3D code data
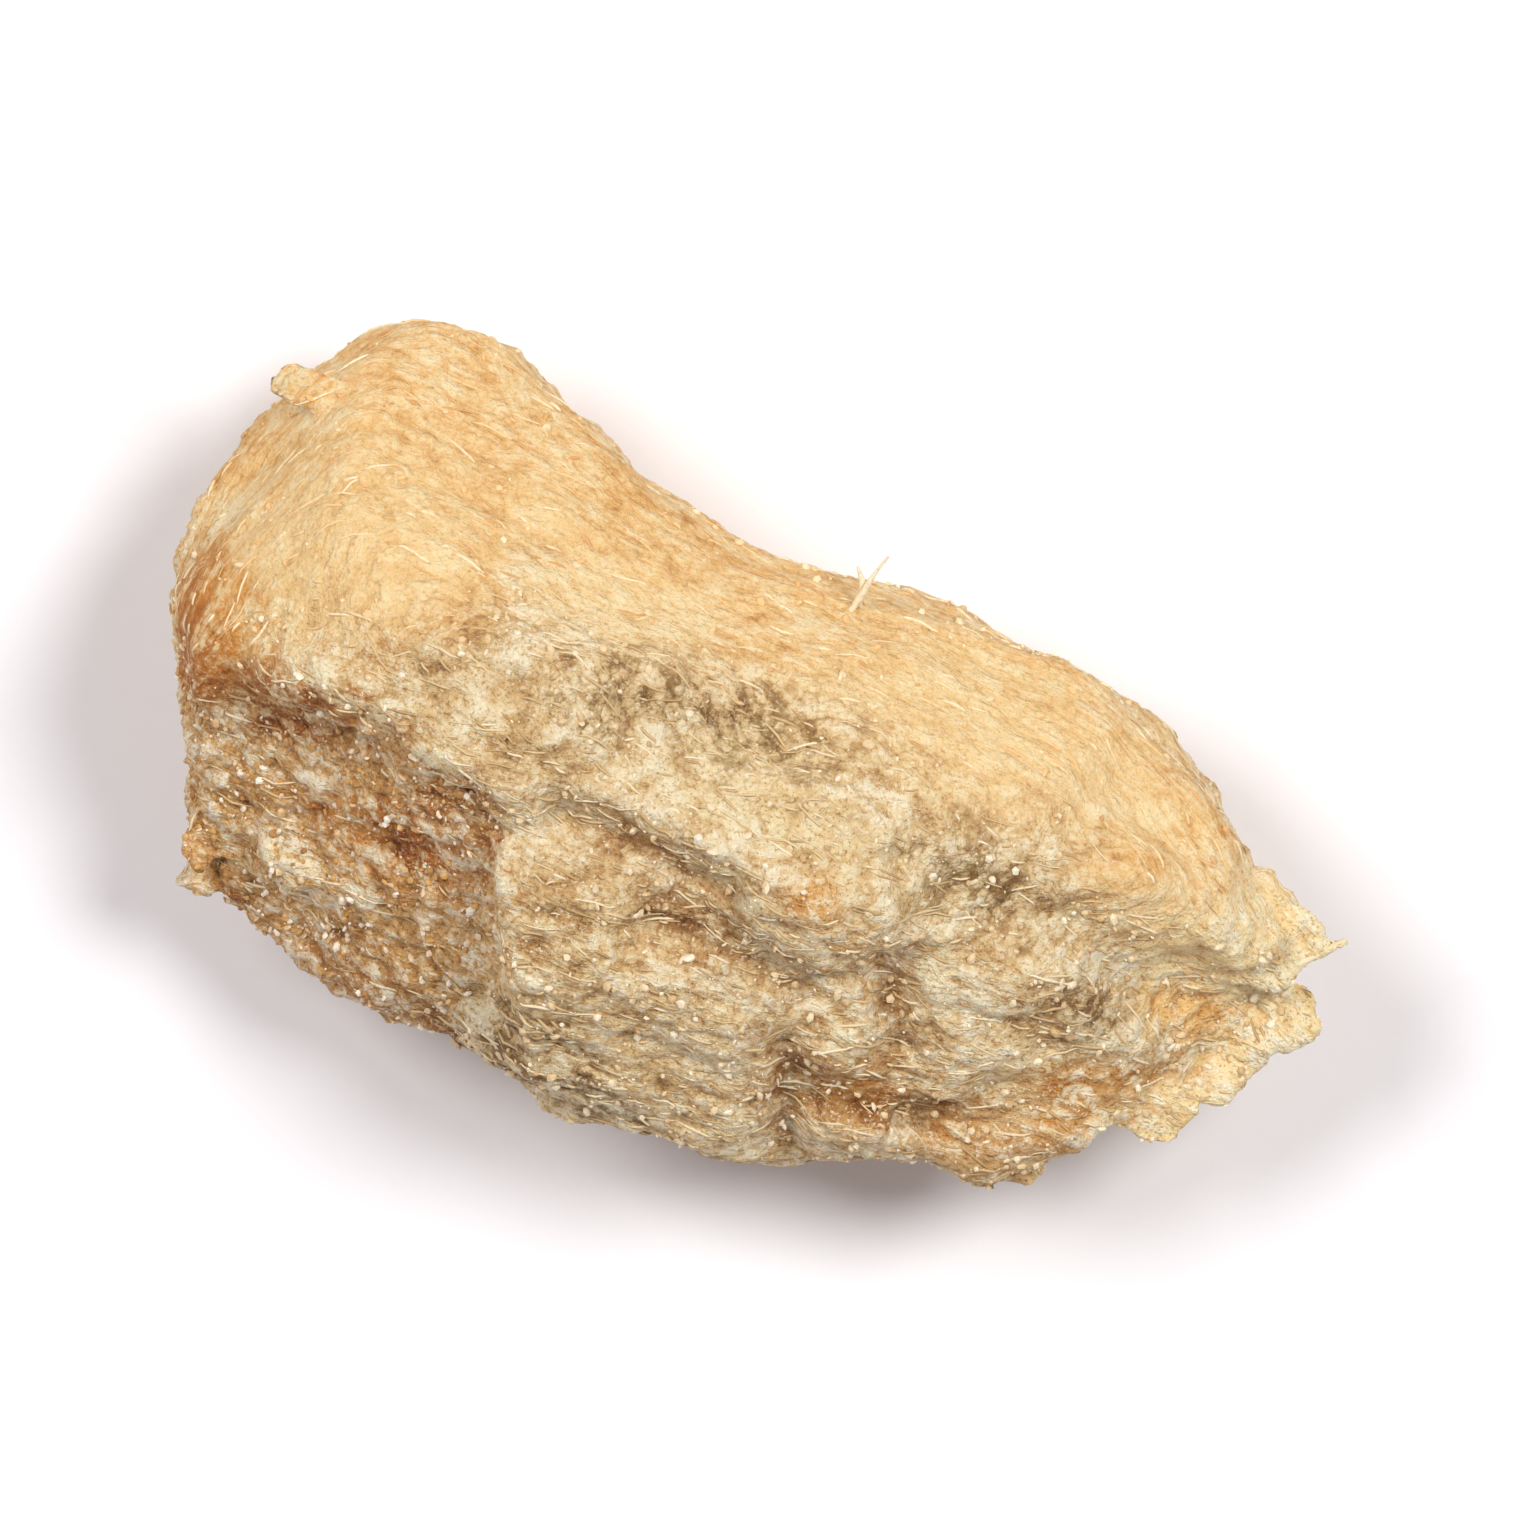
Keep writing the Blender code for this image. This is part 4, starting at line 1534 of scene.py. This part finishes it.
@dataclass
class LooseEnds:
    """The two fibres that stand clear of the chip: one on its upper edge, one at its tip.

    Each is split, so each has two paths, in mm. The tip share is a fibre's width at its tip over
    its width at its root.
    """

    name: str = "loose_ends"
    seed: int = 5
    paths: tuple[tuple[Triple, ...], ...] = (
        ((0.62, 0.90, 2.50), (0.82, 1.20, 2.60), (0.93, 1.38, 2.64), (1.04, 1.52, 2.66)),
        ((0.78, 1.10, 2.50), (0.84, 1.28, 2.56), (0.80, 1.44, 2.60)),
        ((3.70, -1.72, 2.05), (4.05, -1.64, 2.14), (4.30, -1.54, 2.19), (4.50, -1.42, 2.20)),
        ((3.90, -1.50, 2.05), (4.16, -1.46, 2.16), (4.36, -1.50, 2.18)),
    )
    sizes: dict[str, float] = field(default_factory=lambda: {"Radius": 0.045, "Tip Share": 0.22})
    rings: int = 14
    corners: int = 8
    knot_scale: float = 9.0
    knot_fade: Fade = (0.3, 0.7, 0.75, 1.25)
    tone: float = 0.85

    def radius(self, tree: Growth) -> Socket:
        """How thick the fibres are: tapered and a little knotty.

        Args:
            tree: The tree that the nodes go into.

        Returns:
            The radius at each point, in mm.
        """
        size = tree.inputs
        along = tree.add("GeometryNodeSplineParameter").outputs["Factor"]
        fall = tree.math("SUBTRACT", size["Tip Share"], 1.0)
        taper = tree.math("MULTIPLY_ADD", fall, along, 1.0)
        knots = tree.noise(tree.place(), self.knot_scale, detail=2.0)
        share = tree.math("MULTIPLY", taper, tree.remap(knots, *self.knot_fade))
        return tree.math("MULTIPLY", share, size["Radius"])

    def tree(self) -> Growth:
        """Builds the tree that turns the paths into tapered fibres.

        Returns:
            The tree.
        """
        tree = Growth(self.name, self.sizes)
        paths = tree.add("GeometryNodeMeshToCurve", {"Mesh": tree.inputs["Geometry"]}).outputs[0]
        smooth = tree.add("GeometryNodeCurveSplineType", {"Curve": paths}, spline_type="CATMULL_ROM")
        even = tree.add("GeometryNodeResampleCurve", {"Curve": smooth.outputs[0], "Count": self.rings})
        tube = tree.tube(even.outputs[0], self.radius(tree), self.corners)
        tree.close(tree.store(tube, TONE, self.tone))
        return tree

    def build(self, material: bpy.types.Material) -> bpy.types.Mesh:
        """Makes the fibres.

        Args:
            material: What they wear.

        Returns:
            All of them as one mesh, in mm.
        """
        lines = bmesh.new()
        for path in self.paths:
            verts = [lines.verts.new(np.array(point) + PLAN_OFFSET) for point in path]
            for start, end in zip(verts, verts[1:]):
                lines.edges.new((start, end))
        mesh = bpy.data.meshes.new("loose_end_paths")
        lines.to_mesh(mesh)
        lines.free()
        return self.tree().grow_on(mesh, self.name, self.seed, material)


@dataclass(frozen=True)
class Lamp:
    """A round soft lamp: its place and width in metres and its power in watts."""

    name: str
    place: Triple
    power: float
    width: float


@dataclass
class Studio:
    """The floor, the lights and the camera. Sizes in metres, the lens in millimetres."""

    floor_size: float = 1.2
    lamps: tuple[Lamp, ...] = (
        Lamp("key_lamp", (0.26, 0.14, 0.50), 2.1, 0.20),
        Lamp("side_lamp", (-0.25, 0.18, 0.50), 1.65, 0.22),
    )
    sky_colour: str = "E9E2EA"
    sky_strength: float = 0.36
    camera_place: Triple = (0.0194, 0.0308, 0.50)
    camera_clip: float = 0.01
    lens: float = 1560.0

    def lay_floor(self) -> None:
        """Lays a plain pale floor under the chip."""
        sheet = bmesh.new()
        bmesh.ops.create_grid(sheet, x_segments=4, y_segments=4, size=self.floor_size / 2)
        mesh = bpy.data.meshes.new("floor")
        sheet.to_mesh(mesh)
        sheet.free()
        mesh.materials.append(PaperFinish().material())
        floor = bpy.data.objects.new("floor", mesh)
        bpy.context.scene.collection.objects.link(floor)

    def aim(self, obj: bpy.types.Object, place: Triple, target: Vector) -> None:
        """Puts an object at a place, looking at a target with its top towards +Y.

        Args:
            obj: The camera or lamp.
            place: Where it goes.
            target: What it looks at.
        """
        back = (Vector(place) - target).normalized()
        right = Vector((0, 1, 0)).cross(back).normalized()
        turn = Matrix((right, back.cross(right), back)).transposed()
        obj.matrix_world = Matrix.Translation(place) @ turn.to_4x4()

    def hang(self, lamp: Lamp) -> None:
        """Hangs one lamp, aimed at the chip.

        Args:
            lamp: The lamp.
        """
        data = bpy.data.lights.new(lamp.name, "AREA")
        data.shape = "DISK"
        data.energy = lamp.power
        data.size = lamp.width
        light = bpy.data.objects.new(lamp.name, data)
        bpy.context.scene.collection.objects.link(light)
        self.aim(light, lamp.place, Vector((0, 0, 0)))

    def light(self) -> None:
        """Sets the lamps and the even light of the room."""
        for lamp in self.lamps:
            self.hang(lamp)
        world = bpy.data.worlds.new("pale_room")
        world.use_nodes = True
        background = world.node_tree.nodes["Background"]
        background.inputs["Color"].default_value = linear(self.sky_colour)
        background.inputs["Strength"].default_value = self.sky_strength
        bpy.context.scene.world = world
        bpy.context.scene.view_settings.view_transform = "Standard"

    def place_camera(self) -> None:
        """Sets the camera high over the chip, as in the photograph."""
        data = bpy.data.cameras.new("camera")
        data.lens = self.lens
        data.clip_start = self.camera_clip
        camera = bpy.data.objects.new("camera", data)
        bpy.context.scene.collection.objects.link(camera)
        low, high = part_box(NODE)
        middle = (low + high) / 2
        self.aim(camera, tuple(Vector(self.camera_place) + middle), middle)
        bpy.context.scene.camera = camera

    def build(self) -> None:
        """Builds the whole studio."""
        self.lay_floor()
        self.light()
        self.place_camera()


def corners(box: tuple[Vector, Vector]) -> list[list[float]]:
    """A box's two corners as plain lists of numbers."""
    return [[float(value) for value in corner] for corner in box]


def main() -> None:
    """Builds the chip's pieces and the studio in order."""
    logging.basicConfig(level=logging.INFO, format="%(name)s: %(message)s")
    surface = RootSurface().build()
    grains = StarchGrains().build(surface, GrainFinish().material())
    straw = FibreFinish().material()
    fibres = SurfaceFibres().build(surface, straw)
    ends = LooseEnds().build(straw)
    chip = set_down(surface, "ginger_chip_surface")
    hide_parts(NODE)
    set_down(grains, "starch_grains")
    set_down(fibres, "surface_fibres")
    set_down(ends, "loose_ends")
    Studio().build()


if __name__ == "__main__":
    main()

* * *

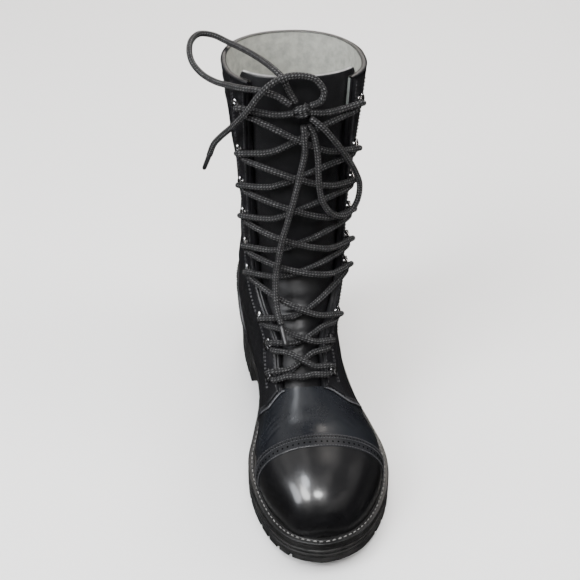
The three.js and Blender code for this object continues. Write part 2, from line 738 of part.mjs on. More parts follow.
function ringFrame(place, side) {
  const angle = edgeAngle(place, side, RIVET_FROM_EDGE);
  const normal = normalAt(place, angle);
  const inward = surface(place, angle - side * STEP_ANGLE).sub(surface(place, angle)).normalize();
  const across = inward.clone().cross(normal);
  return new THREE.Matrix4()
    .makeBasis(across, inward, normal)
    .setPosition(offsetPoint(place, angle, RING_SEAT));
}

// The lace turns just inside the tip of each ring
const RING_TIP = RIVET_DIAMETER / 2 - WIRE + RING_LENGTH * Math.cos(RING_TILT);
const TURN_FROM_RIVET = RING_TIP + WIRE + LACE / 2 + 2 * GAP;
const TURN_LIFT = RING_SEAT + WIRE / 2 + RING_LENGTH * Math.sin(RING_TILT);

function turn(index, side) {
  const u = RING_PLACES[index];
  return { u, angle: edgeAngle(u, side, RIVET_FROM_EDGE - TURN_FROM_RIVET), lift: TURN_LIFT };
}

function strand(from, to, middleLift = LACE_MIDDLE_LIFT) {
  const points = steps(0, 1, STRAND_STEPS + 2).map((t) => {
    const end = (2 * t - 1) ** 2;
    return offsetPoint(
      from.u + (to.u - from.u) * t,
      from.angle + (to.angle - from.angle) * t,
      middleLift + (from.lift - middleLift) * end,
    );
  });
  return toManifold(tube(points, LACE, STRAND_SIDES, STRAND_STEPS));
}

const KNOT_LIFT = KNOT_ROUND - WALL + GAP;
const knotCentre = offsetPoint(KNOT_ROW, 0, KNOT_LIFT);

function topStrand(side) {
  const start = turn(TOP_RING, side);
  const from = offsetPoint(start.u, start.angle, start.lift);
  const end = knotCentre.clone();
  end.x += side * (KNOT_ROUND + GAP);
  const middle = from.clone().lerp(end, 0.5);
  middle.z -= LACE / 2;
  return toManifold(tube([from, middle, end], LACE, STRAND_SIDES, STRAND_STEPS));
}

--

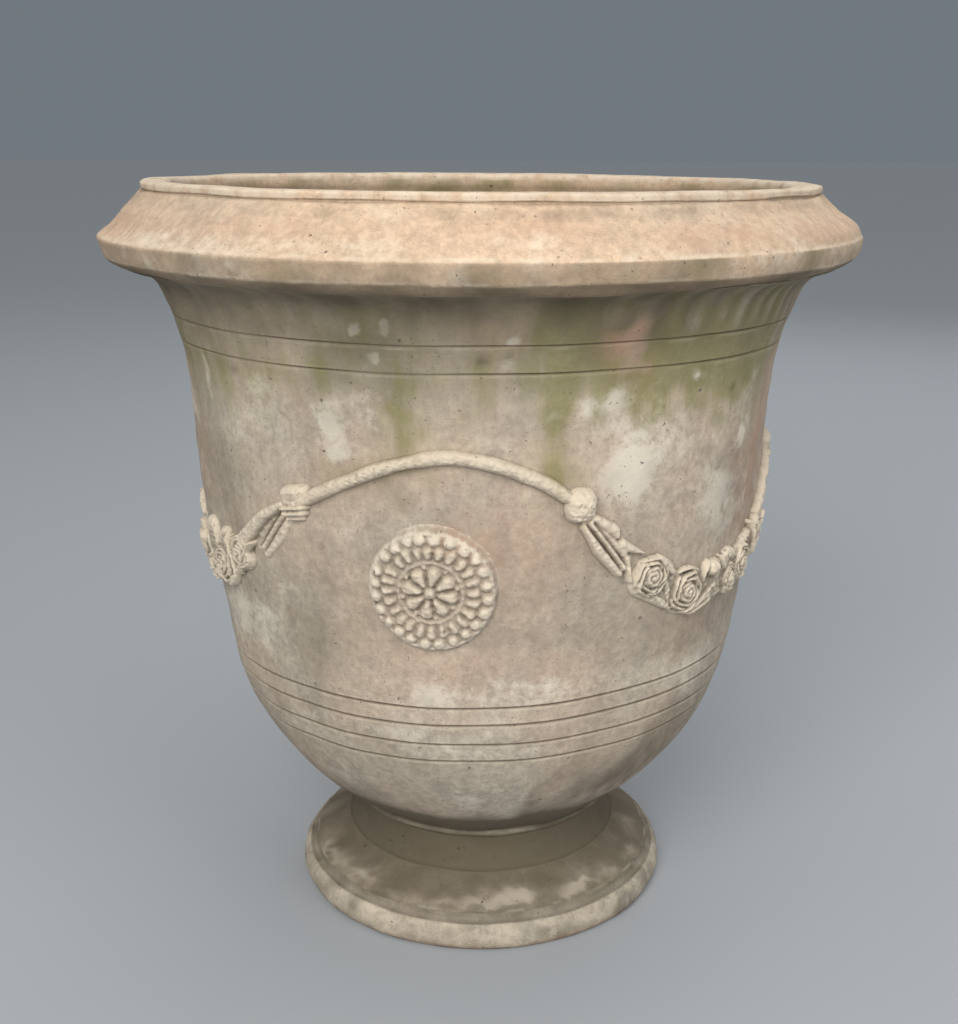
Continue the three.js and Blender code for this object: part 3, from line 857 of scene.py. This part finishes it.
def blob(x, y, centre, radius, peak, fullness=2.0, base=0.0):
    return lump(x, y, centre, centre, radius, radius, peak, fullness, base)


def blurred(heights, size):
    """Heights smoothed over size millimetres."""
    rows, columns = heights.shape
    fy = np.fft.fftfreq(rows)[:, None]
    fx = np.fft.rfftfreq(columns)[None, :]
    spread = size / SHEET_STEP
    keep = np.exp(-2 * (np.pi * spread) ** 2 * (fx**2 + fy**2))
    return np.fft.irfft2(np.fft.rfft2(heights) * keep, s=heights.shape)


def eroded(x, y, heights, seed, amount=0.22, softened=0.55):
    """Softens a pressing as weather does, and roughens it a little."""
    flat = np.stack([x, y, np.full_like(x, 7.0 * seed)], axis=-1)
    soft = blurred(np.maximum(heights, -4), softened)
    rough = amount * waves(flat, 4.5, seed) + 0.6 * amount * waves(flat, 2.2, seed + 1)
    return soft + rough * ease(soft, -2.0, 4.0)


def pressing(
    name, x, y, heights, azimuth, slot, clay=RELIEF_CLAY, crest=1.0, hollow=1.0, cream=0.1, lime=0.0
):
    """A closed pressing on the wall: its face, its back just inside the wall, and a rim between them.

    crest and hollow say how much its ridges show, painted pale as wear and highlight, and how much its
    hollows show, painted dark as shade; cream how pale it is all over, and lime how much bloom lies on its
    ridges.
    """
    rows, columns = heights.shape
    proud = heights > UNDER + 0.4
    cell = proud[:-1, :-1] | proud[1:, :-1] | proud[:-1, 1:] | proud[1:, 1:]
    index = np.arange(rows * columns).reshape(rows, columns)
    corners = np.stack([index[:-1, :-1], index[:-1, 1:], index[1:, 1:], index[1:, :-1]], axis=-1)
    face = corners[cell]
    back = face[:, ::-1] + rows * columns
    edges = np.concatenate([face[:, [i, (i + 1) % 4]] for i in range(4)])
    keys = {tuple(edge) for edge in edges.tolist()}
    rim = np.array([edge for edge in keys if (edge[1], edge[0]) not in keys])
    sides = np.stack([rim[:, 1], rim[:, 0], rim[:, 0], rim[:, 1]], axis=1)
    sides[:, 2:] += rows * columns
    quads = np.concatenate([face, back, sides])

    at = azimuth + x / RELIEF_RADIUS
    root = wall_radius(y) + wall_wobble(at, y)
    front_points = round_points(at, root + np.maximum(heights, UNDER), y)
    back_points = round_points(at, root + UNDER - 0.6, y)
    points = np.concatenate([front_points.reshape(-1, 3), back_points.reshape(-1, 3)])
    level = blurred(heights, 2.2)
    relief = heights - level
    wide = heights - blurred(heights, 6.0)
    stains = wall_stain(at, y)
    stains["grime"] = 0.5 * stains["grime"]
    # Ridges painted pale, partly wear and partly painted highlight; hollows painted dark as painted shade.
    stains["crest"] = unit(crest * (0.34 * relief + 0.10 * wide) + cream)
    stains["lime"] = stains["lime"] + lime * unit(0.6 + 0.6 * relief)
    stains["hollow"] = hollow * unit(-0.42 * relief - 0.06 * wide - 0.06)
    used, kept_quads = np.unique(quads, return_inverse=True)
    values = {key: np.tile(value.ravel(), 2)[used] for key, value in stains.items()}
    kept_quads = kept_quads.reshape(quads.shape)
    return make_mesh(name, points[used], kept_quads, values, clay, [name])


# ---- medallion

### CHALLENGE
Copy exactly, and only, the lines from the one containing "Continue the three.js" through the one containing "peak, fullness, base)".

### SOLUTION TO THIS TASK
Continue the three.js and Blender code for this object: part 3, from line 857 of scene.py. This part finishes it.
def blob(x, y, centre, radius, peak, fullness=2.0, base=0.0):
    return lump(x, y, centre, centre, radius, radius, peak, fullness, base)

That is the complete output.